■ STORED DATA ■
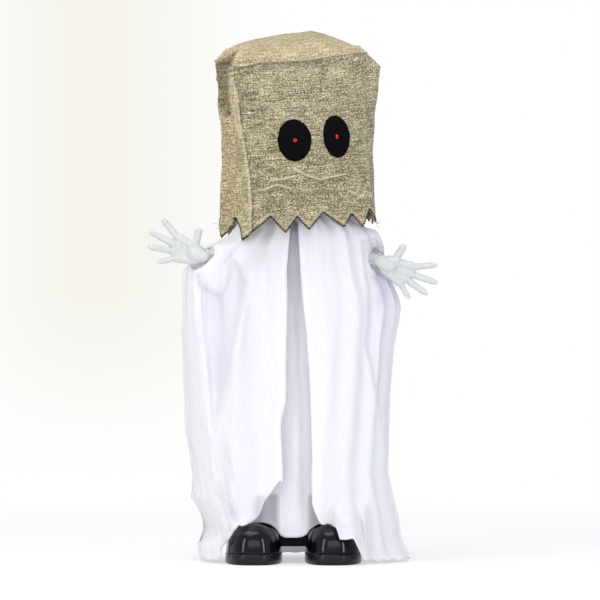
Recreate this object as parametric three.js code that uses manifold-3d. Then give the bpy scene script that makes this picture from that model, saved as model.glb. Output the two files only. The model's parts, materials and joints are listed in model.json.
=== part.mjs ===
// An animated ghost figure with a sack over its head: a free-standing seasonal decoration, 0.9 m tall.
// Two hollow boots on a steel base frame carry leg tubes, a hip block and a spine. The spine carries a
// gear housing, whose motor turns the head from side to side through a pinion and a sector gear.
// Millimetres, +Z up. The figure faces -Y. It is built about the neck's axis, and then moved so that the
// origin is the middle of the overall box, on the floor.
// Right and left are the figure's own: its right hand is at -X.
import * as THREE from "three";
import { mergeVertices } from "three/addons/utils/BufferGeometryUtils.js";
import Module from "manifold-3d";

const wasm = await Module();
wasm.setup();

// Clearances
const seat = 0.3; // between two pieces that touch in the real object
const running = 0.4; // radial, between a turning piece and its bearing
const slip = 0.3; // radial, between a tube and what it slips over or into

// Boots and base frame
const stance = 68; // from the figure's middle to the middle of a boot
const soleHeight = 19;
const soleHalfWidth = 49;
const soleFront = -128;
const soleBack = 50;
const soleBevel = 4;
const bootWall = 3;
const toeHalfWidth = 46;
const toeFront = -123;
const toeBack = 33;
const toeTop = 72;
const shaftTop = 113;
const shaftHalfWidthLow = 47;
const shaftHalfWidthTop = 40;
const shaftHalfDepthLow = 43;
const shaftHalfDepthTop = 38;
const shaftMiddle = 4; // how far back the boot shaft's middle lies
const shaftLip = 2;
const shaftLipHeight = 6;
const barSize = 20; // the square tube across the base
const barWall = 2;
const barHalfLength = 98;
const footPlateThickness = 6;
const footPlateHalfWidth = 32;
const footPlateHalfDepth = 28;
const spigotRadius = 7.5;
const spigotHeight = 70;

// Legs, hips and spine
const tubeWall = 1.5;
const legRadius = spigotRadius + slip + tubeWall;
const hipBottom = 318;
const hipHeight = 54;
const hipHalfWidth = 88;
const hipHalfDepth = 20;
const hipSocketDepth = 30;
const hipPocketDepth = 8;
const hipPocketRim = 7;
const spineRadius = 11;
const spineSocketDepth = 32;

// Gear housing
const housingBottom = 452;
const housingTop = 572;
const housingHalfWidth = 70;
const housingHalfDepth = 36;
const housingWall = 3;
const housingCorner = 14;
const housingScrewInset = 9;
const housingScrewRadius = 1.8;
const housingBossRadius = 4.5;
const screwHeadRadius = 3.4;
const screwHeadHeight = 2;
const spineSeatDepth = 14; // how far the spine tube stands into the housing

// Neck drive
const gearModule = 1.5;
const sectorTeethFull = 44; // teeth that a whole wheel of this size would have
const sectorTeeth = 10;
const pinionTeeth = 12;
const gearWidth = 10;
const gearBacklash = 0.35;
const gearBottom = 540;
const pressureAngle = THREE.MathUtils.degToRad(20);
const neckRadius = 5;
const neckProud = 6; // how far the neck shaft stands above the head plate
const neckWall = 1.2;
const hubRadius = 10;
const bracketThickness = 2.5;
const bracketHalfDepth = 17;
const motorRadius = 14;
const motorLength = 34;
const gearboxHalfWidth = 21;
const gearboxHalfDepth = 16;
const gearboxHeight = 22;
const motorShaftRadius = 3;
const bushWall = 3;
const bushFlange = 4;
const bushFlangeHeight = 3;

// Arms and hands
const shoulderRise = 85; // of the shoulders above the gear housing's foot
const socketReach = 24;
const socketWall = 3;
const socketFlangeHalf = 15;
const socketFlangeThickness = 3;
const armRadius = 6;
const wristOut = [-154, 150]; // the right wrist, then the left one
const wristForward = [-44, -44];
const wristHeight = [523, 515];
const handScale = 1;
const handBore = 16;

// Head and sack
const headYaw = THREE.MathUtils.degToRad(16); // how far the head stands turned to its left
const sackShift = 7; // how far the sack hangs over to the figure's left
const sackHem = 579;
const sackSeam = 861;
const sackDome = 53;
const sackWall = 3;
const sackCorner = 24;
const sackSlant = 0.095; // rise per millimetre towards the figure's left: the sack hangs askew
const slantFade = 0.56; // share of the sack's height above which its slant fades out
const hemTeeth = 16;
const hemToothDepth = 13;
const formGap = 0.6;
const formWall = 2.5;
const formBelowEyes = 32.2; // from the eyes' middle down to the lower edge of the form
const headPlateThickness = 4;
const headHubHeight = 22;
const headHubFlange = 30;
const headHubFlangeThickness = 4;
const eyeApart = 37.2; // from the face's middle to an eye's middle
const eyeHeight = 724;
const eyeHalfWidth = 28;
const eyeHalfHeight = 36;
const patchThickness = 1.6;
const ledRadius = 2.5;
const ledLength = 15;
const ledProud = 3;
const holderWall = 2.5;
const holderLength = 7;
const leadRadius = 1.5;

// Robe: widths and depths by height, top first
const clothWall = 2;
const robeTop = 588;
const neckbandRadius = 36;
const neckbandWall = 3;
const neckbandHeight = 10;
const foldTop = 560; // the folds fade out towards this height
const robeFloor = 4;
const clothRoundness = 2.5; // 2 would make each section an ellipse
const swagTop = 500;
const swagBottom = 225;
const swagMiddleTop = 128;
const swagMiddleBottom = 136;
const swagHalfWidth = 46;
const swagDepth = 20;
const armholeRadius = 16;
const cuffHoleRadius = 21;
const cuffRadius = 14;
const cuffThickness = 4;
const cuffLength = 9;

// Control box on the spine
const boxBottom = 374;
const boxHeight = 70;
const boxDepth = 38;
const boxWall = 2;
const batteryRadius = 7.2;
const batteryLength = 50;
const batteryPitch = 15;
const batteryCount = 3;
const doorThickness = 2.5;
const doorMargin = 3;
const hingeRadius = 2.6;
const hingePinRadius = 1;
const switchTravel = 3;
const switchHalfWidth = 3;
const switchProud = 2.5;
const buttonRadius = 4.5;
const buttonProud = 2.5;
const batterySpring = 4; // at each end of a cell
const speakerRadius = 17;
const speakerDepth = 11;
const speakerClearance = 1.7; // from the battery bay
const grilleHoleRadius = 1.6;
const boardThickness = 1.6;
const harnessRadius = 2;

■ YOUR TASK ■
Please output the complete data exactly.

■ TASK SOLUTION ■
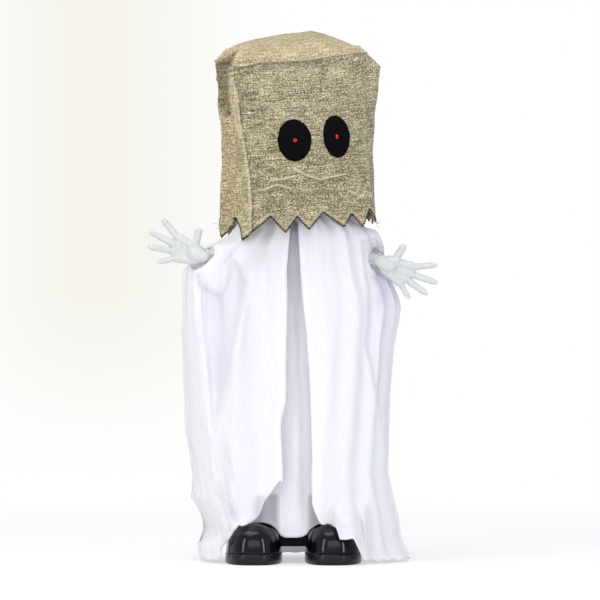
Recreate this object as parametric three.js code that uses manifold-3d. Then give the bpy scene script that makes this picture from that model, saved as model.glb. Output the two files only. The model's parts, materials and joints are listed in model.json.
=== part.mjs ===
// An animated ghost figure with a sack over its head: a free-standing seasonal decoration, 0.9 m tall.
// Two hollow boots on a steel base frame carry leg tubes, a hip block and a spine. The spine carries a
// gear housing, whose motor turns the head from side to side through a pinion and a sector gear.
// Millimetres, +Z up. The figure faces -Y. It is built about the neck's axis, and then moved so that the
// origin is the middle of the overall box, on the floor.
// Right and left are the figure's own: its right hand is at -X.
import * as THREE from "three";
import { mergeVertices } from "three/addons/utils/BufferGeometryUtils.js";
import Module from "manifold-3d";

const wasm = await Module();
wasm.setup();

// Clearances
const seat = 0.3; // between two pieces that touch in the real object
const running = 0.4; // radial, between a turning piece and its bearing
const slip = 0.3; // radial, between a tube and what it slips over or into

// Boots and base frame
const stance = 68; // from the figure's middle to the middle of a boot
const soleHeight = 19;
const soleHalfWidth = 49;
const soleFront = -128;
const soleBack = 50;
const soleBevel = 4;
const bootWall = 3;
const toeHalfWidth = 46;
const toeFront = -123;
const toeBack = 33;
const toeTop = 72;
const shaftTop = 113;
const shaftHalfWidthLow = 47;
const shaftHalfWidthTop = 40;
const shaftHalfDepthLow = 43;
const shaftHalfDepthTop = 38;
const shaftMiddle = 4; // how far back the boot shaft's middle lies
const shaftLip = 2;
const shaftLipHeight = 6;
const barSize = 20; // the square tube across the base
const barWall = 2;
const barHalfLength = 98;
const footPlateThickness = 6;
const footPlateHalfWidth = 32;
const footPlateHalfDepth = 28;
const spigotRadius = 7.5;
const spigotHeight = 70;

// Legs, hips and spine
const tubeWall = 1.5;
const legRadius = spigotRadius + slip + tubeWall;
const hipBottom = 318;
const hipHeight = 54;
const hipHalfWidth = 88;
const hipHalfDepth = 20;
const hipSocketDepth = 30;
const hipPocketDepth = 8;
const hipPocketRim = 7;
const spineRadius = 11;
const spineSocketDepth = 32;

// Gear housing
const housingBottom = 452;
const housingTop = 572;
const housingHalfWidth = 70;
const housingHalfDepth = 36;
const housingWall = 3;
const housingCorner = 14;
const housingScrewInset = 9;
const housingScrewRadius = 1.8;
const housingBossRadius = 4.5;
const screwHeadRadius = 3.4;
const screwHeadHeight = 2;
const spineSeatDepth = 14; // how far the spine tube stands into the housing

// Neck drive
const gearModule = 1.5;
const sectorTeethFull = 44; // teeth that a whole wheel of this size would have
const sectorTeeth = 10;
const pinionTeeth = 12;
const gearWidth = 10;
const gearBacklash = 0.35;
const gearBottom = 540;
const pressureAngle = THREE.MathUtils.degToRad(20);
const neckRadius = 5;
const neckProud = 6; // how far the neck shaft stands above the head plate
const neckWall = 1.2;
const hubRadius = 10;
const bracketThickness = 2.5;
const bracketHalfDepth = 17;
const motorRadius = 14;
const motorLength = 34;
const gearboxHalfWidth = 21;
const gearboxHalfDepth = 16;
const gearboxHeight = 22;
const motorShaftRadius = 3;
const bushWall = 3;
const bushFlange = 4;
const bushFlangeHeight = 3;

// Arms and hands
const shoulderRise = 85; // of the shoulders above the gear housing's foot
const socketReach = 24;
const socketWall = 3;
const socketFlangeHalf = 15;
const socketFlangeThickness = 3;
const armRadius = 6;
const wristOut = [-154, 150]; // the right wrist, then the left one
const wristForward = [-44, -44];
const wristHeight = [523, 515];
const handScale = 1;
const handBore = 16;

// Head and sack
const headYaw = THREE.MathUtils.degToRad(16); // how far the head stands turned to its left
const sackShift = 7; // how far the sack hangs over to the figure's left
const sackHem = 579;
const sackSeam = 861;
const sackDome = 53;
const sackWall = 3;
const sackCorner = 24;
const sackSlant = 0.095; // rise per millimetre towards the figure's left: the sack hangs askew
const slantFade = 0.56; // share of the sack's height above which its slant fades out
const hemTeeth = 16;
const hemToothDepth = 13;
const formGap = 0.6;
const formWall = 2.5;
const formBelowEyes = 32.2; // from the eyes' middle down to the lower edge of the form
const headPlateThickness = 4;
const headHubHeight = 22;
const headHubFlange = 30;
const headHubFlangeThickness = 4;
const eyeApart = 37.2; // from the face's middle to an eye's middle
const eyeHeight = 724;
const eyeHalfWidth = 28;
const eyeHalfHeight = 36;
const patchThickness = 1.6;
const ledRadius = 2.5;
const ledLength = 15;
const ledProud = 3;
const holderWall = 2.5;
const holderLength = 7;
const leadRadius = 1.5;

// Robe: widths and depths by height, top first
const clothWall = 2;
const robeTop = 588;
const neckbandRadius = 36;
const neckbandWall = 3;
const neckbandHeight = 10;
const foldTop = 560; // the folds fade out towards this height
const robeFloor = 4;
const clothRoundness = 2.5; // 2 would make each section an ellipse
const swagTop = 500;
const swagBottom = 225;
const swagMiddleTop = 128;
const swagMiddleBottom = 136;
const swagHalfWidth = 46;
const swagDepth = 20;
const armholeRadius = 16;
const cuffHoleRadius = 21;
const cuffRadius = 14;
const cuffThickness = 4;
const cuffLength = 9;

// Control box on the spine
const boxBottom = 374;
const boxHeight = 70;
const boxDepth = 38;
const boxWall = 2;
const batteryRadius = 7.2;
const batteryLength = 50;
const batteryPitch = 15;
const batteryCount = 3;
const doorThickness = 2.5;
const doorMargin = 3;
const hingeRadius = 2.6;
const hingePinRadius = 1;
const switchTravel = 3;
const switchHalfWidth = 3;
const switchProud = 2.5;
const buttonRadius = 4.5;
const buttonProud = 2.5;
const batterySpring = 4; // at each end of a cell
const speakerRadius = 17;
const speakerDepth = 11;
const speakerClearance = 1.7; // from the battery bay
const grilleHoleRadius = 1.6;
const boardThickness = 1.6;
const harnessRadius = 2;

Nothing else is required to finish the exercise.